==== Provided data ====
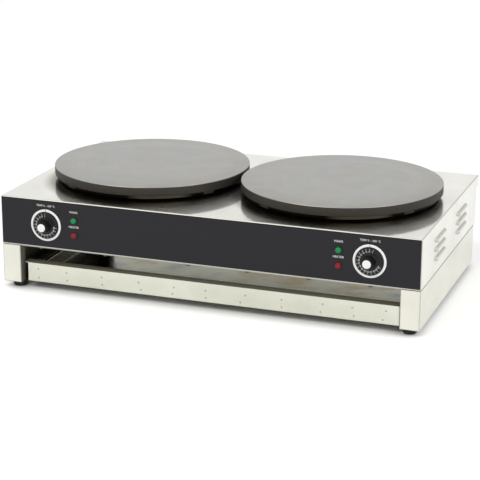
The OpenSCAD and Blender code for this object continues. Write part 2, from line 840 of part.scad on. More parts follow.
module pillars(side)
  color("#b4b4ae") at_plate(side) at_pillars() pillar();

module pillar_nuts()
  color("#b4b4ae") for (side = [-1, 1]) at_plate(side) at_pillars()
    translate([0, 0, under_deck_z - washer_t - nut_h]) difference() {
      union() {
        hexagon(nut_af, nut_h);
        translate([0, 0, nut_h]) cylinder(d = 2 * stud_d, h = washer_t);
      }
      translate([0, 0, -nib]) cylinder(d = stud_d, h = nut_h + washer_t + 2 * nib);
    }

// ---- Temperature control ----

// The thermostat lies behind the panel; z = 0 is the panel's face and +z is outwards
module thermostat_body()
  difference() {
    union() {
      translate([-thermostat_w / 2, -thermostat_h / 2, -sheet_t - thermostat_d])
        cube([thermostat_w, thermostat_h, thermostat_d]);
      translate([0, 0, -sheet_t]) cylinder(d = shaft_hole_d - 1, h = sheet_t);
      for (end = [-1, 1])
        translate([end * thermostat_spade_x - spade_w / 2, -spade_w / 2, -sheet_t - thermostat_d - spade_l])
          cube([spade_w, spade_t, spade_l]);
    }
    translate([0, 0, -shaft_in]) cylinder(r = shaft_d / 2 + shaft_fit, h = shaft_in + nib);
    at_thermostat_screws() translate([0, 0, -sheet_t - 6]) cylinder(d = screw_d, h = 6 + nib);
  }

module thermostat(side)
  color("#d9d6c8") at_dial(side) thermostat_body();

module thermostat_screws()
  color("#b4b4ae") for (side = [-1, 1]) at_dial(side) at_thermostat_screws()
    mirror([0, 0, 1]) pan_screw(screw_d, sheet_t + 5, screw_head_d, screw_head_t);

module shaft(side)
  color("#b4b4ae") at_knob(side) shaft_solid();

module shaft_solid() {
  translate([0, 0, -shaft_in + 0.5]) cylinder(d = shaft_d, h = shaft_in - 0.5 - knob_back_y);
  translate([0, 0, -knob_back_y]) linear_extrude(shaft_out + knob_back_y) shaft_section();
}

module shaft_section()
  difference() {
    circle(d = shaft_d);
    translate([-shaft_d, shaft_d / 2 - shaft_flat]) square([2 * shaft_d, shaft_d]);
  }

// z = 0 is the panel's face and +z is outwards
module knob_solid() {
  back = -knob_back_y;
  face = -knob_face_y;
  grip_end = -grip_end_y;
  difference() {
    rotate_extrude() polygon([
      [0, back], [skirt_r - 0.6, back], [skirt_r, back + 0.6], [skirt_r, face - 1], [skirt_r - 1.5, face],
      [grip_r + 1.5, face], [grip_r, face + 1.5],
      [grip_end_r, grip_end - 1], [grip_end_r - 1, grip_end], [0, grip_end],
    ]);
    translate([0, 0, back - nib]) cylinder(r = skirt_r - 2, h = skirt_t / 2 + nib);
    for (groove = [0:grip_grooves - 1]) rotate(groove * 360 / grip_grooves)
      translate([grip_r + 1, 0, face + 2]) cylinder(r = 1.6, h = grip_end - face);
    linear_extrude(shaft_out) shaft_section();
  }
  difference() {
    translate([0, 0, back]) cylinder(r = grip_end_r - 2, h = skirt_t / 2);
    linear_extrude(shaft_out) shaft_section();
  }
}

module knob(side)
  color("#1a1a1b") at_knob(side) knob_solid();

module knob_cap(side)
  color("#f4f4f2") at_dial(side) translate([0, 0, -grip_end_y]) rotate_extrude() polygon([
    [0, 0], [cap_r, 0], [cap_r, cap_t - 0.6], [cap_r - 0.8, cap_t], [0, cap_t],
  ]);

module dial_ring(side)
  color("#f4f4f2") at_dial(side) translate([0, 0, overlay_t]) rotate_extrude($fn = 96) polygon([
    [ring_ri, 0], [ring_ro, 0], [ring_ro, ring_t - 0.8], [ring_ro - 0.8, ring_t],
    [ring_ri + 0.4, ring_t], [ring_ri, ring_t - 0.4],
  ]);

// Bulb under the plate, capillary down through the stack and forward to the thermostat
module sensor(side)
  color("#b87348") {
    at_plate(side) translate([bulb_x, bulb_l / 2, bulb_z])
      rotate([90, 0, 0]) cylinder(d = bulb_d, h = bulb_l);
    drop = [side * (plate_x - bulb_x), plate_y - side * bulb_elbow_y];
    bulb_end = [drop.x, plate_y + side * bulb_l / 2, bulb_z];
    body_y = sheet_t + thermostat_d / 2;
    from_front() tube_along(rounded([
      bulb_end,
      [drop.x, drop.y, bulb_z],
      [drop.x, drop.y, capillary_z],
      [side * dial_x, body_y, capillary_z],
      [side * dial_x, body_y, dial_h + thermostat_h / 2],
    ]), capillary_d);
  }

// ---- Lamps ----

module lamp_lens(side, row, tint)
  color(tint) at_lamp(side, row) translate([0, 0, overlay_t]) rotate_extrude() intersection() {
    translate([0, lamp_out - lamp_dome_r]) circle(lamp_dome_r, $fn = 64);
    square([lamp_d / 2, lamp_out]);
  }

module lamp_bodies()
  color("#2a2a2a") for (side = [-1, 1], row = [-1, 1]) at_lamp(side, row) {
    translate([0, 0, -lamp_body_l]) cylinder(d = lamp_body_d, h = lamp_body_l + overlay_t);
    for (end = [-1, 1]) translate([end * lamp_spade_x - spade_t / 2, -spade_w / 2, -lamp_body_l - spade_l])
      cube([spade_t, spade_w, spade_l]);
  }

// ---- Supply ----

module cable_gland(side)
  color("#202020") at_gland(side) difference() {
    union() {
      translate([0, 0, -gland_thread_l]) cylinder(d = gland_d, h = gland_thread_l);
      hexagon(gland_hex, gland_hex_t);
      rotate_extrude() polygon([
        [0, gland_hex_t], [gland_hex / 2 - 1, gland_hex_t],
        [gland_hex / 2 - 1, gland_hex_t + gland_cap_l - 4],
        [gland_hex / 2 - 5, gland_hex_t + gland_cap_l], [0, gland_hex_t + gland_cap_l],
      ]);
    }
    translate([0, 0, -gland_thread_l - nib])
      cylinder(d = gland_bore_d, h = gland_thread_l + gland_hex_t + gland_cap_l + 2 * nib);
  }

module gland_nuts()
  color("#202020") for (side = [-1, 1]) at_gland(side)
    translate([0, 0, -sheet_t - gland_nut_t]) difference() {
      hexagon(gland_hex, gland_nut_t);
      translate([0, 0, -nib]) cylinder(d = gland_d, h = gland_nut_t + 2 * nib);
    }

module terminal_block(side)
  color("#e4e0d2") from_front() translate([side * gland_x - block_w / 2, block_y, seam_z]) difference() {
    cube([block_w, block_d, block_h]);
    for (pole = [0:2]) translate([block_w * (pole + 0.5) / 3, -nib, block_h - pole_drop]) {
      rotate([-90, 0, 0]) cylinder(d = pole_d, h = block_d + 2 * nib);
      translate([0, block_d / 2 + nib, 0]) cylinder(d = pole_screw_d, h = pole_drop + nib);
    }
  }

module wiring(side)
  color("#c9b458") from_front() tube_along(rounded([
    [side * gland_x, block_y, seam_z + block_h / 2],
    [side * gland_x, block_y - loom_run, seam_z + block_h / 2],
    [side * gland_x, sheet_t + thermostat_d + loom_run, dial_h],
    [side * dial_x, sheet_t + thermostat_d, dial_h],
  ]), loom_d);

// ---- The parts ----

top_casing();
front_overlay();
rear_cover();
bottom_cover();
mirror([1, 0, 0]) base_side();  // base_side_left
base_side();  // base_side_right
base_crossbar();
at_foot(-1, 0) foot();  // foot_front_left
at_foot(1, 0) foot();  // foot_front_right
at_foot(-1, 1) foot();  // foot_rear_left
at_foot(1, 1) foot();  // foot_rear_right
foot_screws();
foot_nuts();
cover_screws();
rear_screws();
mirror([1, 0, 0]) drawer_rail();  // drawer_rail_left
drawer_rail();  // drawer_rail_right
drawer_tray();
drawer_front();
at_plate(-1) griddle_plate();  // plate_left
at_plate(1) griddle_plate();  // plate_right
element(-1);  // element_left
element(1);  // element_right
clamp_plate(-1);  // clamp_plate_left
clamp_plate(1);  // clamp_plate_right
insulation(-1);  // insulation_left
insulation(1);  // insulation_right
heat_pan(-1);  // heat_pan_left
heat_pan(1);  // heat_pan_right
pillars(-1);  // pillars_left
pillars(1);  // pillars_right
pillar_nuts();
thermostat(-1);  // thermostat_left
thermostat(1);  // thermostat_right
thermostat_screws();
sensor(-1);  // sensor_left
sensor(1);  // sensor_right
wiring(-1);  // wiring_left
wiring(1);  // wiring_right
terminal_block(-1);  // terminal_block_left
terminal_block(1);  // terminal_block_right
cable_gland(-1);  // cable_gland_left
cable_gland(1);  // cable_gland_right
gland_nuts();
lamp_lens(-1, 1, "#1f8f55");  // power_lamp_left
lamp_lens(1, 1, "#1f8f55");  // power_lamp_right
lamp_lens(-1, -1, "#b5222c");  // heat_lamp_left
lamp_lens(1, -1, "#b5222c");  // heat_lamp_right
lamp_bodies();
dial_ring(-1);  // dial_ring_left
dial_ring(1);  // dial_ring_right
knob(-1);  // knob_left
knob(1);  // knob_right
knob_cap(-1);  // knob_cap_left
knob_cap(1);  // knob_cap_right
shaft(-1);  // shaft_left
shaft(1);  // shaft_right
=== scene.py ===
import json
import math
import random

import bmesh
import bpy
from mathutils import Matrix, Vector


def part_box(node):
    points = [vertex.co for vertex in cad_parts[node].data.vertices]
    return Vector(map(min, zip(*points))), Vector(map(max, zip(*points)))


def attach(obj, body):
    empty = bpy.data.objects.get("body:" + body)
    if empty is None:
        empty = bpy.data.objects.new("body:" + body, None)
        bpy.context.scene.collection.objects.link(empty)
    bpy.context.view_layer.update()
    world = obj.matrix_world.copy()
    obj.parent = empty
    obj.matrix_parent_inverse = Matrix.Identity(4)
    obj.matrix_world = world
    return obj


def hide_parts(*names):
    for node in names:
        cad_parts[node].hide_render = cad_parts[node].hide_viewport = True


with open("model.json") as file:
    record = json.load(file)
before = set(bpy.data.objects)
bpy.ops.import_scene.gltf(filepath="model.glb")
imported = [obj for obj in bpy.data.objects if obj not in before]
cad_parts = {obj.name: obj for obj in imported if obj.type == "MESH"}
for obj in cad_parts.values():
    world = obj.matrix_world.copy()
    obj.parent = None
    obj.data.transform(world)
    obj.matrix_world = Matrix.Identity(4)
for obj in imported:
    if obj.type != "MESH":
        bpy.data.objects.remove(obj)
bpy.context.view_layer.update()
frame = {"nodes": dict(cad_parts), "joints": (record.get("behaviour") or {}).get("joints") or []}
random.seed(11)
mm = 0.001  # the settings give lengths in millimetres


def linear(hexCode):
    channels = [int(hexCode[i:i + 2], 16) / 255 for i in (1, 3, 5)]
    return tuple(c / 12.92 if c <= 0.04045 else ((c + 0.055) / 1.055) ** 2.4 for c in channels) + (1.0,)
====
(Short task) Repeat, unchanged, every line from the one that contains "lamp_bodies();" to the one that contains "if empty is", including both, and no other line.

(Written reply)
lamp_bodies();
dial_ring(-1);  // dial_ring_left
dial_ring(1);  // dial_ring_right
knob(-1);  // knob_left
knob(1);  // knob_right
knob_cap(-1);  // knob_cap_left
knob_cap(1);  // knob_cap_right
shaft(-1);  // shaft_left
shaft(1);  // shaft_right
=== scene.py ===
import json
import math
import random

import bmesh
import bpy
from mathutils import Matrix, Vector


def part_box(node):
    points = [vertex.co for vertex in cad_parts[node].data.vertices]
    return Vector(map(min, zip(*points))), Vector(map(max, zip(*points)))


def attach(obj, body):
    empty = bpy.data.objects.get("body:" + body)
    if empty is None:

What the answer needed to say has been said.